According to Pastor Disbrow, Archuleta County’s building permit fee for a $100,000 house is $993. Before you can begin to (legally) build a very modest home in Archuleta County, you must pay the County $993. If the BOCC could modify their regulations, and waive those fees for folks trying to build an affordable house, it would make the process just slightly more affordable for a struggling family. And the process would not require tracking of deed restrictions, or other administrative headaches.

The BOCC, on Tuesday, had concerns about this proposal. Like, what if it were a wealthy person building a $100,000 house? We’d be giving a government subsidy to a wealthy person. Wouldn’t that be a problem? Pastor Disbrow smiled and noted that wealthy people don’t typically build $100,000 homes, here in America, so the problem doesn’t really exist.

In the end, the BOCC sounded like they were going to continue considering the proposal, at some future date. But we didn’t get around to discussing the elephant in the room. Septic systems.

Granted, it might be helpful to waive a $993 building permit fee for a person trying to afford a $100,000 house. But that same person has many other fees to pay, if they are building in, say, the Pagosa Lakes area, where Property Owner Association fees and requirements and Pagosa Area Water and Sanitation District (PAWSD) fees and regulations may add tens of thousands of dollars to the cost of a new home.

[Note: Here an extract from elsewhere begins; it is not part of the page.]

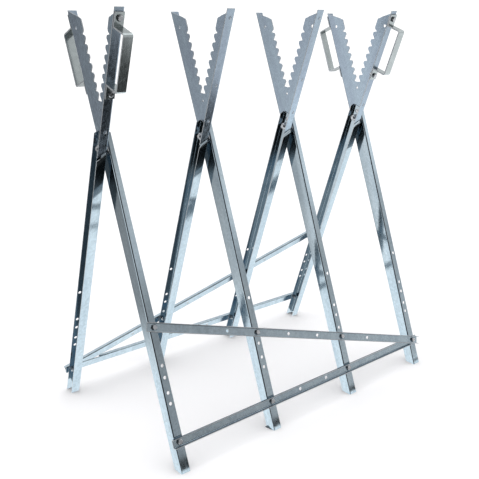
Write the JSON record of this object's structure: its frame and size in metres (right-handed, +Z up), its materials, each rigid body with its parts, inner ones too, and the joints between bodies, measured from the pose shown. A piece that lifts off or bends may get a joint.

The most affordable parcels of land are, generally, in the more remote neighborhoods in the county, such as Aspen Springs. And it might be affordable to build on those parcels, if you weren’t required, by San Juan Basin Public Health, to install a septic system. Where a County building permit fee might run you $993, an engineered and properly permitted septic system, as required by San Juan Basin Public Health can easily add $20,000 to the cost of your home in Aspen Springs.

Over the past few decades, the treatment of human waste has become progressively more complicated… and more expensive… thanks to evolving state and local regulations.

Has it really become “better?” Or has it merely become more complicated… and expensive?

Here in downtown Pagosa Springs, where I live, homes are currently required to hook up to the municipal sewer system. The operation of that system costs each home nearly $40 a month, just for the treatment process. Nearly $500 a year. I hear the Town plans to increase those fees. But there are also other costs. I’ve seen one estimate that each person uses about 25 gallons of water per day just to flush toilets, and we have to pay for that water.

Then there are the environmental costs, downstream.

From WaterEncyclopedia.com:

Nutrient-enriched runoff from… the midwestern United States is the primary cause of the well-known Gulf of Mexico “Dead Zone.” Half of the US farms are located in the Mississippi River Basin, whose entire drainage basin empties into the gulf. Much of the nitrogen reaching the gulf is from agricultural fertilizers, with lesser amounts from residential fertilizers and other sources. The water of the 20,000-kilometer (7,728-square-mile) Dead Zone, extending from the mouth of the Mississippi River Basin to beyond the Texas border, has so little oxygen that essentially no marine life exists.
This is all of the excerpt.